With the locking lugs underneath the receiver, the recoil is transferred through the bottom of the action, rather than the top, and reduces muzzle jump. That is a feature we appreciate.
Weighing in at a slightly heavy 8.25 pounds, this was the first 32-inch-barrel shotgun handled by some of our test-team members. To a person, they liked the heft and feel of the Browning, particularly in the way it pointed and then glided through targets.
Drop at the comb was 1.5 inches, and drop at the heel of was 2.25 inches, fitting our team in an acceptable manner. The adjustable length of pull, created by moving the trigger forward or backward, was a well-received feature of the Browning, in addition to the three different styles of gold triggers. The LOP range was 15 inches down to 14.5 inches — receiving high marks on our score cards.
We were also very impressed with the trigger pull of the Browning. The top barrel broke at 4 pounds and the bottom pull was 4.25 pounds. Both pulls were very crisp, and we consider them some of the best factory triggers we have encountered.
Both the Browning and the Remington featured palm swells on the grip for right-handed shooters. Since none of our team members was a lefty, this feature was appreciated by everyone in our group. A palm swell allows for a firm, yet comfortable grip with the trigger hand — a plus for any shooter planning to spend a lot of time on the range.
We liked the inclusion of several different colors for the HiViz Pro-Comp front sight (white, red and chartreuse) provided as part of the accessory package, but the offering of three different styles of triggers was our favorite feature.
Adjusting, removing and reinstalling the triggers was very simple and was a customizing feature that found favor with each member of our test group.
During our trip to the patterning board, the Browning produced a nearly uniform 50-50 spread at 30 yards, with half of the hits above the center and half below. We were impressed with the solid pattern that also produced solid hits on clays.
The only downside to the Browning was the lack of extended chokes, although several after-market versions are available in addition to extended chokes marketed by Browning.
As for handling ability and target-busting ability, we found no fault in the Browning.
Competition STS 12 Gauge,
This is the company’s latest venture into the over-and-under market and is quite a change from the venerable Model 3200 that once dominated the skeet-and-trap fields.

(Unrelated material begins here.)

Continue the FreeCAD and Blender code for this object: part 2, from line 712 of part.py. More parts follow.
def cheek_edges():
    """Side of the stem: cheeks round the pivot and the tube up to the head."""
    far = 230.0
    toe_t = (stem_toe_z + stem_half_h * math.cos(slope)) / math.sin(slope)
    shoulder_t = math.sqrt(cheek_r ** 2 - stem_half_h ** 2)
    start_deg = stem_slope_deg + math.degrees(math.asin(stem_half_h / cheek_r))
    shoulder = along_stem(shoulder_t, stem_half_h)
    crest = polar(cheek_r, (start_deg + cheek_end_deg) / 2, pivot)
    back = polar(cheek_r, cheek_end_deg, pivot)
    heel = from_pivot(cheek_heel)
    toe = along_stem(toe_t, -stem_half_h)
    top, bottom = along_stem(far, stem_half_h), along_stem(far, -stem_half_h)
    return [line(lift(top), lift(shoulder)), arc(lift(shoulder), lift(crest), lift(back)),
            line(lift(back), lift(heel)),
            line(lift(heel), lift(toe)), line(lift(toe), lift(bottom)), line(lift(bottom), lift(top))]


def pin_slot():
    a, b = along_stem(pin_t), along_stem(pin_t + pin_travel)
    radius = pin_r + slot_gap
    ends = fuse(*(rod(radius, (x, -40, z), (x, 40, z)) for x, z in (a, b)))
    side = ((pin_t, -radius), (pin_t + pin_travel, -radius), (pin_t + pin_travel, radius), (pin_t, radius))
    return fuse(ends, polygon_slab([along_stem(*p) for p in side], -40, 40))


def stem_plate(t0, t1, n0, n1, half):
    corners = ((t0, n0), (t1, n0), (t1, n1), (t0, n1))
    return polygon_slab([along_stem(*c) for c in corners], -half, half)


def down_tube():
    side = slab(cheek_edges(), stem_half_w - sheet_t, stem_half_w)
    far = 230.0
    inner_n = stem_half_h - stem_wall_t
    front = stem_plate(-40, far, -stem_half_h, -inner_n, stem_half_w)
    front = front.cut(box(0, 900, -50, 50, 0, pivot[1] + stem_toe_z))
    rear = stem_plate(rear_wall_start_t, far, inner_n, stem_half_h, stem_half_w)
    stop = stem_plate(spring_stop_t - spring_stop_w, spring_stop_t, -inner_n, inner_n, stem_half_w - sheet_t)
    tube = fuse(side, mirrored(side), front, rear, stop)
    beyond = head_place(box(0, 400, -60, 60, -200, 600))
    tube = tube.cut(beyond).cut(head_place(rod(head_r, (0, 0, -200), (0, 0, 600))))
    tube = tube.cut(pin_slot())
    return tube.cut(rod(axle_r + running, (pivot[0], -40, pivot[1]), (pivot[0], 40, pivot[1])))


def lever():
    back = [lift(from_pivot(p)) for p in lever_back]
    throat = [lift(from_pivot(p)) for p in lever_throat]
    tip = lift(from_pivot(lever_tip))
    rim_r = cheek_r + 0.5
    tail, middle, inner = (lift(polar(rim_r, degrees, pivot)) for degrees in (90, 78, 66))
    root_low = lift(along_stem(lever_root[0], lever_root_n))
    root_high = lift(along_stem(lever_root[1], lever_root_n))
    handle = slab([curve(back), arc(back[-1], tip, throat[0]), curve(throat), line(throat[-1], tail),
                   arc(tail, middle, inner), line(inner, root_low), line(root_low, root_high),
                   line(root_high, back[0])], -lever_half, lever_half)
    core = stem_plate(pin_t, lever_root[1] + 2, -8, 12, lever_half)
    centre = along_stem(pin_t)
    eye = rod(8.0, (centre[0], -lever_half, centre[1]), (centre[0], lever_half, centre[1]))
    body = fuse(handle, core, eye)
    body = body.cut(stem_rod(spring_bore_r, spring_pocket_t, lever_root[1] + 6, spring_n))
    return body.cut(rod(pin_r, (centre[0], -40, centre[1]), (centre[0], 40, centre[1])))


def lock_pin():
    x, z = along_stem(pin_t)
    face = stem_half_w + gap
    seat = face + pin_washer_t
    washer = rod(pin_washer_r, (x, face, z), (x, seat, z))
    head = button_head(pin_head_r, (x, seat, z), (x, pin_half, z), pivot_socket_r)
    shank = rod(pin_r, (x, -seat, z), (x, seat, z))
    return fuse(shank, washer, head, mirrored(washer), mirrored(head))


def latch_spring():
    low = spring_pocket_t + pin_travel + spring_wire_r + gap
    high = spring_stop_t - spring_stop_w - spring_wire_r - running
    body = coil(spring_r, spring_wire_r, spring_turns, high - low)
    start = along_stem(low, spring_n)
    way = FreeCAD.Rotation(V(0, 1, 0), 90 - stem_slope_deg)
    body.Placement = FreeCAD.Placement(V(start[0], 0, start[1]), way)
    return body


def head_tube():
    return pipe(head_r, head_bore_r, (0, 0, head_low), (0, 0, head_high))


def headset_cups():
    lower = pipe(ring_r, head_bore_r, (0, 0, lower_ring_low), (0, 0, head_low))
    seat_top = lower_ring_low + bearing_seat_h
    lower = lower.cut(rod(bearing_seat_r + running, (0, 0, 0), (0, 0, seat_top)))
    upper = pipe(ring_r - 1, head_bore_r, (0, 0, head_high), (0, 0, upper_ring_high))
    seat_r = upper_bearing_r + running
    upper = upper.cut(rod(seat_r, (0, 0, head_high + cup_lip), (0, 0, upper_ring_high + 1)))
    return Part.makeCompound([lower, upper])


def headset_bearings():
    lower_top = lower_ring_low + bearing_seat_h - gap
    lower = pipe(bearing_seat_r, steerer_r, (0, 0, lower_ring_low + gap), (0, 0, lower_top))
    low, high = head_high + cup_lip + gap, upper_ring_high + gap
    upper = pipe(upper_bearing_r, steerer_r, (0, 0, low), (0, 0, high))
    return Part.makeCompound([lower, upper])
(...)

Our first impression was that the Remington, made in Italy, was very similar in shape and appearance to Beretta over-and-under shotguns, which are also made in Italy.
Unfortunately, we don’t believe that a lot of thought went into the design of the forearm release mechanism. Several of the smaller, less muscular members of our team encountered problems in attempting to depress the release.

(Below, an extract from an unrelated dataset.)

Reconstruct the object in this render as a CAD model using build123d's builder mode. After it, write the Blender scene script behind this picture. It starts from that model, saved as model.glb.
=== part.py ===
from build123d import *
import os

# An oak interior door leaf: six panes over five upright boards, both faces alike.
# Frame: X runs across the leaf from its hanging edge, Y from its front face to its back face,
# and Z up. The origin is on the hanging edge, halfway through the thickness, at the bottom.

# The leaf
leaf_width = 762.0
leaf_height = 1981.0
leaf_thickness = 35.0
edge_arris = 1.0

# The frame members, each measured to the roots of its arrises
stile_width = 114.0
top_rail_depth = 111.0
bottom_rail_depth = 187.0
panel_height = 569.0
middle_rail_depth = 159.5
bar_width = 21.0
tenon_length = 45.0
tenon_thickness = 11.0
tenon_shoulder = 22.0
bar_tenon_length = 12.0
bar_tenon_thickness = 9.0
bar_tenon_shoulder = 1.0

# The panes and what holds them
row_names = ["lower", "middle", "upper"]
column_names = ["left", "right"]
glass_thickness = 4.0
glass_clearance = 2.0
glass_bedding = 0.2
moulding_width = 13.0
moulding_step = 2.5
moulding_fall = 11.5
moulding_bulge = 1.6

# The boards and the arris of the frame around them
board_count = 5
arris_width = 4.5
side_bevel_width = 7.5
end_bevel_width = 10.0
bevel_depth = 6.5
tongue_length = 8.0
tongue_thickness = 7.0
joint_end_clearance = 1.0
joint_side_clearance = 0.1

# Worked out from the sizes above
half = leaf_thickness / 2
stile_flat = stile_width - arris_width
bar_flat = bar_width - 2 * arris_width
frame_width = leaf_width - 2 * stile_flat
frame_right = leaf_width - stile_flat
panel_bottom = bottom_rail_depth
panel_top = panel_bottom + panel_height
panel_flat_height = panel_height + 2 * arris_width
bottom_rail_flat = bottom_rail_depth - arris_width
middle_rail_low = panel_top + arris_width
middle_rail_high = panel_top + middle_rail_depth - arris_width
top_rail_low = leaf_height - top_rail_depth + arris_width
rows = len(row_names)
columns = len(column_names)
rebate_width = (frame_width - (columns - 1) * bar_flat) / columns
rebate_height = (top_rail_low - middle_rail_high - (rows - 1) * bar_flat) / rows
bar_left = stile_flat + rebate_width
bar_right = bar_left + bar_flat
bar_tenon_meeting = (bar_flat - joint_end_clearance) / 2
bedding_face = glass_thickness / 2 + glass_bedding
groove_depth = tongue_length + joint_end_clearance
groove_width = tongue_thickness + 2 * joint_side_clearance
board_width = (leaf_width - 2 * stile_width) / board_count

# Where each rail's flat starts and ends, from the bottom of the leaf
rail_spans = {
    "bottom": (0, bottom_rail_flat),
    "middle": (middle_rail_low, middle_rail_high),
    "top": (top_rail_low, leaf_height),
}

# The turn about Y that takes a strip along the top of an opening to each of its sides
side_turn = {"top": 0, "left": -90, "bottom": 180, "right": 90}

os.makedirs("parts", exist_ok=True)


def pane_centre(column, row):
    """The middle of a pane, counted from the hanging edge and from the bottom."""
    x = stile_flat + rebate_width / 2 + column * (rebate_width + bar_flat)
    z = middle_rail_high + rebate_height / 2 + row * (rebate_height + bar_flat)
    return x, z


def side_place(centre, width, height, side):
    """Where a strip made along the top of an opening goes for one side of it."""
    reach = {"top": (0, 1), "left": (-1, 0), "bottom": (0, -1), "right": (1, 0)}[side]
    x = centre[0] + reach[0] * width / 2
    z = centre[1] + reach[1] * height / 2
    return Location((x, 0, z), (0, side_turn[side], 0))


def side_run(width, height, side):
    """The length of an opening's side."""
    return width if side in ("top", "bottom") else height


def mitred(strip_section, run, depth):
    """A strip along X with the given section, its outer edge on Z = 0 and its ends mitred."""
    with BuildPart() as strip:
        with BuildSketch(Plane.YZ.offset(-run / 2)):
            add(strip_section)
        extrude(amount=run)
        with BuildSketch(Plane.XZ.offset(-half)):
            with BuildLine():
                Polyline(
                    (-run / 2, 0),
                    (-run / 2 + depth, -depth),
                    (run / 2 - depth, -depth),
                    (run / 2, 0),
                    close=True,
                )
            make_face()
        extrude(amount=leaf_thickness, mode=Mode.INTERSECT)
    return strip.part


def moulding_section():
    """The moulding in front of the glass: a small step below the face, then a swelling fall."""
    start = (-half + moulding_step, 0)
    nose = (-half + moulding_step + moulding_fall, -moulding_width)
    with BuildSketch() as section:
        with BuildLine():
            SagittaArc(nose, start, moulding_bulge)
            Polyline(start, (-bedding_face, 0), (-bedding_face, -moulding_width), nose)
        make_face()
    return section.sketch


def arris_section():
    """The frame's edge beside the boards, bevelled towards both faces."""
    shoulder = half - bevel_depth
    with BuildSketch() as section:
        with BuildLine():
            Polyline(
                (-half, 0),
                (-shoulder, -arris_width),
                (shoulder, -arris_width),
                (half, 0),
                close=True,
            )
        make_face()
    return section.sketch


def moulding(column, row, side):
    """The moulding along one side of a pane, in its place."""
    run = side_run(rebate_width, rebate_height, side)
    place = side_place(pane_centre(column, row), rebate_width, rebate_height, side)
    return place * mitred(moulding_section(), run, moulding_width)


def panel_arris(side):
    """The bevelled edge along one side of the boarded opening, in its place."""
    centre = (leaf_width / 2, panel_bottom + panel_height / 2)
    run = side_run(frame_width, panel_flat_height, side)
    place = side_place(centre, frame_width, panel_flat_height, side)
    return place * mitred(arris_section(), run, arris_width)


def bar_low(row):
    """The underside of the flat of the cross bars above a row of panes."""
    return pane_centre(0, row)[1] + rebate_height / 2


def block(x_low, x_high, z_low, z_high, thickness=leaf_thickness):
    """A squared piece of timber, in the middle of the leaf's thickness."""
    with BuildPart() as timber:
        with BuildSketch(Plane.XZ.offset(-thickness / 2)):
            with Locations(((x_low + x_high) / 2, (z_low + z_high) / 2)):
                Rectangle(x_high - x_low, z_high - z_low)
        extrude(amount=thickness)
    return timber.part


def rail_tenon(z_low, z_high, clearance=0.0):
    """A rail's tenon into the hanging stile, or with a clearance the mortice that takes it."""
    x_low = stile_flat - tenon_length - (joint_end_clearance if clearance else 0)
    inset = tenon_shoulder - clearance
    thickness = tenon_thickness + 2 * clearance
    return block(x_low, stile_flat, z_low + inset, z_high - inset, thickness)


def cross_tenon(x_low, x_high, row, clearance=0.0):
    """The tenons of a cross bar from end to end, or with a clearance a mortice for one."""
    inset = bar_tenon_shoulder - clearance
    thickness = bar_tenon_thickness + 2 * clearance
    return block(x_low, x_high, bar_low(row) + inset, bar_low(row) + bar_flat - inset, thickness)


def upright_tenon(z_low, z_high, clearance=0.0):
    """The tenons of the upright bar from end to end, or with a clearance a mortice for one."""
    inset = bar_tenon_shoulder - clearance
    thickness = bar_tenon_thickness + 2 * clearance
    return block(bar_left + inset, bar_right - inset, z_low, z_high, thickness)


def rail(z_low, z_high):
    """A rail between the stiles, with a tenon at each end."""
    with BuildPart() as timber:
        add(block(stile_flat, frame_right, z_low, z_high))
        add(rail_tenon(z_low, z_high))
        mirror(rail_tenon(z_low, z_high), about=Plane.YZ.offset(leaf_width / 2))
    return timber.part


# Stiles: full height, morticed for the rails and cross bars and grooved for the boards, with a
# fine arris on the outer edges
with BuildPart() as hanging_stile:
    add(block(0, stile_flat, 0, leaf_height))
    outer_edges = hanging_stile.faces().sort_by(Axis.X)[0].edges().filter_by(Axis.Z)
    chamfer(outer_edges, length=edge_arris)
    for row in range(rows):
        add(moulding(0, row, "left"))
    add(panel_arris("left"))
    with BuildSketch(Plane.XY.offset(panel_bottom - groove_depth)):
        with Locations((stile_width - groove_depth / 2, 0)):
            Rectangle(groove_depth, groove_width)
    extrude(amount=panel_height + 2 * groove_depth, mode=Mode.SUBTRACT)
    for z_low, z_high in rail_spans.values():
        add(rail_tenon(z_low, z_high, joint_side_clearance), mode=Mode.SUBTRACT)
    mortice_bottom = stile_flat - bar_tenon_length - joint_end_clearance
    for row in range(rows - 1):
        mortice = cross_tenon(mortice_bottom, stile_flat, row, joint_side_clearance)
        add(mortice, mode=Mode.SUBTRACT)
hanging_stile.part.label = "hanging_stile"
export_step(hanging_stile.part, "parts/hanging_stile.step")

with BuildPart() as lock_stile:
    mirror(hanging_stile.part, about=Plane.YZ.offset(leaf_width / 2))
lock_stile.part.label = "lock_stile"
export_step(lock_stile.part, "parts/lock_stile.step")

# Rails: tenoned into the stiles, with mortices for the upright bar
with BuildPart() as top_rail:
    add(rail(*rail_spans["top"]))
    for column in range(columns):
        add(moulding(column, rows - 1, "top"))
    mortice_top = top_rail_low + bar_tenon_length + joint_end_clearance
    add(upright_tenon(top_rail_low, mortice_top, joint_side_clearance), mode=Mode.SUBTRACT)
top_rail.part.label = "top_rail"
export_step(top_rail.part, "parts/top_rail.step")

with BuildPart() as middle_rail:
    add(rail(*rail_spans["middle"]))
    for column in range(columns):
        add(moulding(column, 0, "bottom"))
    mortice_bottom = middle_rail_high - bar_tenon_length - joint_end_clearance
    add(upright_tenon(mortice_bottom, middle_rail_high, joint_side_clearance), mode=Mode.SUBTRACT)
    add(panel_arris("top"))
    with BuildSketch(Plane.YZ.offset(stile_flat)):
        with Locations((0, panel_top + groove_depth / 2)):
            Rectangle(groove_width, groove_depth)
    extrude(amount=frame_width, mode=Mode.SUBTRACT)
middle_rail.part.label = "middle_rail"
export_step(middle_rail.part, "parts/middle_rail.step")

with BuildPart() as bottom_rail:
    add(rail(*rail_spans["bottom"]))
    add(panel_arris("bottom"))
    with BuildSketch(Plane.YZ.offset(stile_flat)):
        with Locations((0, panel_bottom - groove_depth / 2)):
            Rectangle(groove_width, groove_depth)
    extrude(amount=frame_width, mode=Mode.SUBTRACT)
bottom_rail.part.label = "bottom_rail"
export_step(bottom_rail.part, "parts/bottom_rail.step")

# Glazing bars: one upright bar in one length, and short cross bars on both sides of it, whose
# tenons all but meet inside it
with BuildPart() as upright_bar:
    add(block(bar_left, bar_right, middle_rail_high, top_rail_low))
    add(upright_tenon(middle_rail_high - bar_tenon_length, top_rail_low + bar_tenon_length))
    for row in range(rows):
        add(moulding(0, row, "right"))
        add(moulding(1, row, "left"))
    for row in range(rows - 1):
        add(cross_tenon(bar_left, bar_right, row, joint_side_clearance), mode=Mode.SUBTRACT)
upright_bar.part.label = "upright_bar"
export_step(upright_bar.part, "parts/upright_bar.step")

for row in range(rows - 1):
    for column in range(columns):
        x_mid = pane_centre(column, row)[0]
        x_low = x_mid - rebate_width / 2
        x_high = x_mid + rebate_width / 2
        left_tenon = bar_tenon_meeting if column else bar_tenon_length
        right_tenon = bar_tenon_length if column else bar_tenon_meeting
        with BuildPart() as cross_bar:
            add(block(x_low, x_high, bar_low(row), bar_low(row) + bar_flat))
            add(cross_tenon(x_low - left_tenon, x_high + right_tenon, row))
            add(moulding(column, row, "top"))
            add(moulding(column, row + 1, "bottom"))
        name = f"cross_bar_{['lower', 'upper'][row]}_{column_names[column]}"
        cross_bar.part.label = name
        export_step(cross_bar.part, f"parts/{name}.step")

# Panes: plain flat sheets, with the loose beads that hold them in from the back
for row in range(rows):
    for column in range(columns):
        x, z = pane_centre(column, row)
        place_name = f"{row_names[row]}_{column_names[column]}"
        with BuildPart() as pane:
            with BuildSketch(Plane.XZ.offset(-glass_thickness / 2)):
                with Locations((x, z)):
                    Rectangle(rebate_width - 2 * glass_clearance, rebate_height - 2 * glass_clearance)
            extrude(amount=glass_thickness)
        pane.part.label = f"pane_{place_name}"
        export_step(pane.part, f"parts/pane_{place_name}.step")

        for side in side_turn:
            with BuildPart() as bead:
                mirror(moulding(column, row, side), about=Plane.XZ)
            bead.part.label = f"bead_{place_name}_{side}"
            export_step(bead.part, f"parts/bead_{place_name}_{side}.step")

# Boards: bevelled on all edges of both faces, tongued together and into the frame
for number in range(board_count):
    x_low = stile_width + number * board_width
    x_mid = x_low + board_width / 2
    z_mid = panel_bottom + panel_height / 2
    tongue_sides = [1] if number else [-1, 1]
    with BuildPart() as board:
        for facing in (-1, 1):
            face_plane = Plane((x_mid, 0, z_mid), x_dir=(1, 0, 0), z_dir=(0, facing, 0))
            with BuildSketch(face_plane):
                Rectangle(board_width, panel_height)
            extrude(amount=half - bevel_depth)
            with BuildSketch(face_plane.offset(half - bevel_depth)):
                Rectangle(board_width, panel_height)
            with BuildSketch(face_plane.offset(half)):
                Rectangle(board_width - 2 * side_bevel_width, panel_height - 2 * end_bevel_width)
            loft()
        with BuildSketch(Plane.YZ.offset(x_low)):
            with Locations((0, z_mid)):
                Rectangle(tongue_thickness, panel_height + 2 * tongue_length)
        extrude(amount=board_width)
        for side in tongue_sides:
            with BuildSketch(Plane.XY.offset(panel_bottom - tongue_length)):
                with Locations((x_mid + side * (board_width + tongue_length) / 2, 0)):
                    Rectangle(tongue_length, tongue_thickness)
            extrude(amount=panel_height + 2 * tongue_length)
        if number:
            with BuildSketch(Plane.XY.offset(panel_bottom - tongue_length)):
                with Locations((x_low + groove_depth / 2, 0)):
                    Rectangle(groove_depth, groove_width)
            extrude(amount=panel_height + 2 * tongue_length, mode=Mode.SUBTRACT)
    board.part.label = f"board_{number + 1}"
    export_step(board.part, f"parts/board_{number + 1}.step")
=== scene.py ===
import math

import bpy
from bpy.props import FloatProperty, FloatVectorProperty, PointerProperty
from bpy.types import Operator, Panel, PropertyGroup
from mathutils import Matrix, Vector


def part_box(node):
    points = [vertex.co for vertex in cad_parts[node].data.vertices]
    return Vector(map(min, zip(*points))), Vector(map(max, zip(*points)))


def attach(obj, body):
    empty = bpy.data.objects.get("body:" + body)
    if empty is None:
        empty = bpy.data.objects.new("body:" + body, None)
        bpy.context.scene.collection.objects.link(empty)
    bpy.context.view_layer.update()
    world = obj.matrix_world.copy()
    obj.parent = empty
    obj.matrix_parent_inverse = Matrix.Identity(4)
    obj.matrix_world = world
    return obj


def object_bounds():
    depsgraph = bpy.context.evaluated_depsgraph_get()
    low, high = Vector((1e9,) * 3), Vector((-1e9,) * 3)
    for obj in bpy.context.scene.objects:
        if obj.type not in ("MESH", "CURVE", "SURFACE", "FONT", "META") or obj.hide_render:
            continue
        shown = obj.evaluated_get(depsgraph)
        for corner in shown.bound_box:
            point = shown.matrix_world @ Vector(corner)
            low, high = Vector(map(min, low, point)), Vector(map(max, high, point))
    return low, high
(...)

With its 30-inch barrels, the Remington was exactly 2 inches shorter than the Browning, but also tipped the scales at only 7.25 pounds. That one pound made quite a different in the heft and balance of the shotgun.
We found that the balance of the Remington was more to the rear (near the right hand for right-handed shooters) rather than between the hands like the Browning. Just that little difference in the barrel weight and handling could be felt in moving to targets.
The glide factor was not quite as smooth as the Browning, although with minor adjustments, we soon had little difficulty in busting clays.
A drop at the comb of 1.75 inches and drop at the heel of 2.5 inches, with a length of pull of 14.5 inches, was acceptable for most of us.
One of our major concerns was with the trigger pull. The top barrel touched off at 7 pounds and the bottom barrel pull was 7.25 pounds. Both were deemed excessively heavy, and we would recommend a trip to the gunsmith for adjustments.
On the patterning board, the Remington produced a 40-60 spread at 30 yards, with more of the pellets striking below the center than above it. The pattern was also slightly ragged, with some holes that would have resulted in missed clays.
However, this shotgun performed well on the range and, with minor adjustments to the LOP and comb of the stock, just might give a shooter the edge necessary to earn a trip to the winner’s circle.